「私の知的鍛錬法」で知った、立花隆の「田中角栄研究」は科学書であるという評価は面白い。これはどういうことかというと立花隆は全部公表されたデータを使って田中角栄を首相からの辞職に追い込んだという。
その本に使われたデータは立花さんとかそのスタッフがどこかの倉庫に忍び込んで盗み出してきたものではないという。まさにその通りなのであろう。だから「田中角栄研究」は科学書であるということは正しい。
そう言えば、ロシアの化学者メンデレ-エフが火薬の合成に必要な材料の情報を得るためにドイツに派遣されたが、その材料の配合の割合を探り出して来いとロシア政府から依頼されたときに「いいですよ」と言って、双眼鏡とノートをもってドイツに出かけたという。そして火薬工場への引込み線に入る貨車の荷物の材料の量を調べて、結果的には火薬材料の配合率を調べてめでたく帰国したという。
ロシアの政府がドイツ国の政府に火薬の材料の配合の割合を聞いても教えてはもらえないということから、その情報を知るためにメンデーレーフを起用したことはまったく当を得ていた訳である。
このエピソードをどの本で読んだかはまったく覚えていない。少なくとも私のもっている本ではない。どこか図書館で借りた本だったと思う。

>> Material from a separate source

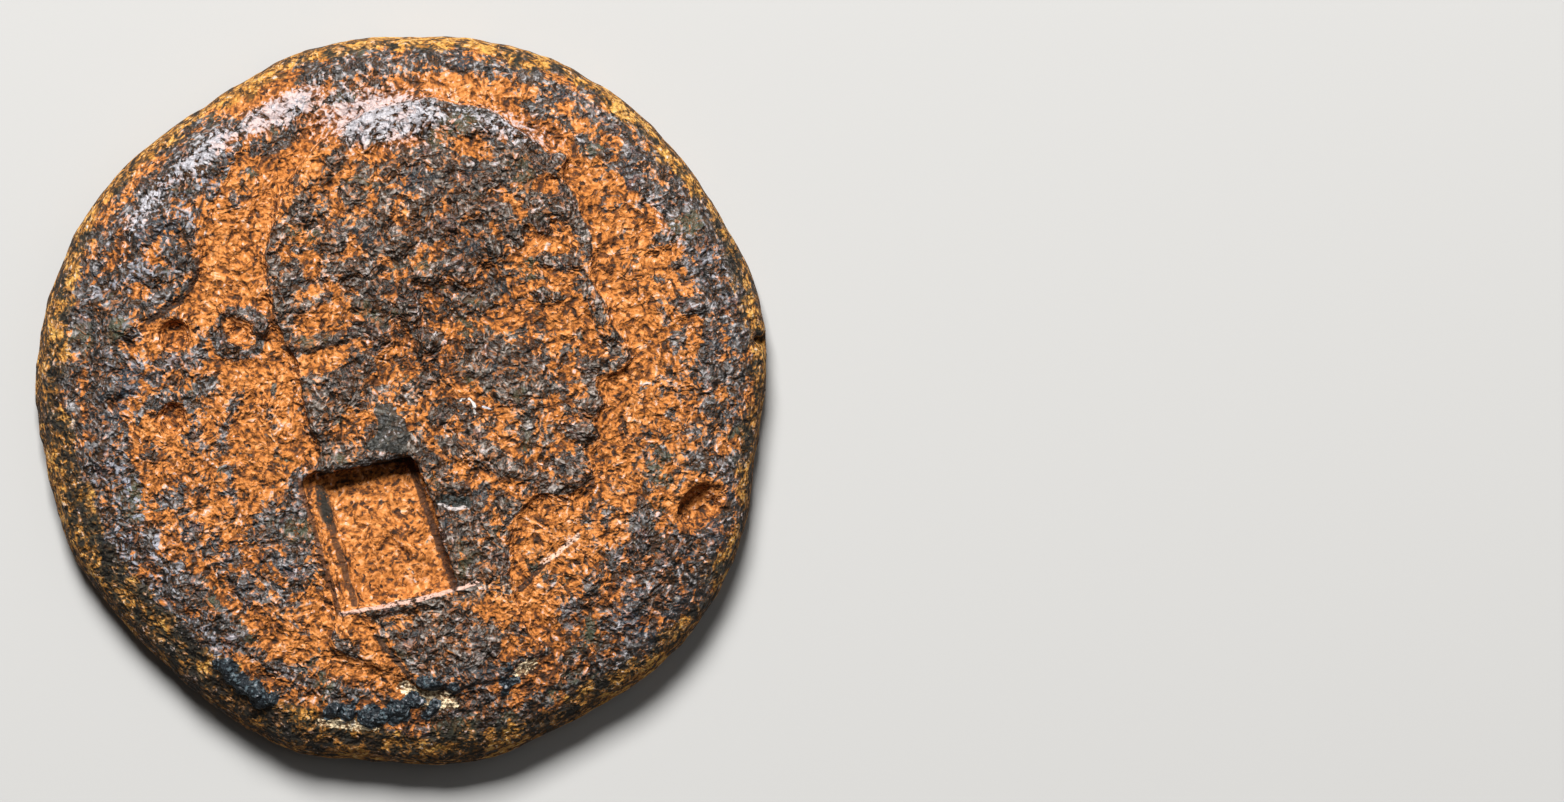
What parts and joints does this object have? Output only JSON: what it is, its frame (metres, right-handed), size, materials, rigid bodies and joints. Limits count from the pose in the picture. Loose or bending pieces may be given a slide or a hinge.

いわゆる007が活躍するような諜報活動ではなくて、科学者が役立ったというのはまったく私たちの予想を裏切るものである。これとは違うが、朝永振一郎が書いている例では科学者のローレンツがオランダでのゾイデル海の堤防の工事に関わったという話がある。
ローレンツは科学者であって、まったく土木工事には関係した技術者ではない。ところがオランダ政府はその堤防工事の責任者に選んだという。8年の歳月を要したが、彼の研究は実を結び、その後の高潮のときにはローレンツの予想通りのところで潮位は来てぴたっと止まったという。
堤防の他の箇所は破損したり、決壊したりしたところがあったらしいが、ローレンツの設計した箇所は何事もなかったという。そしてその手法は地道な科学研究の処方であったことは朝永さんのエッセイに詳しい。
昨今の原発事故や地震とそれにより引き起こされた津波の被害を思うときにこのような教訓は何かの役に立つのではないかと思う。
確かに地震は難しいし、それによる津波も難しい。また、原子力も難しいかもしれない。だが、まだ考え方が悪いところがあるのではないかと考えてみる必要もあろうか。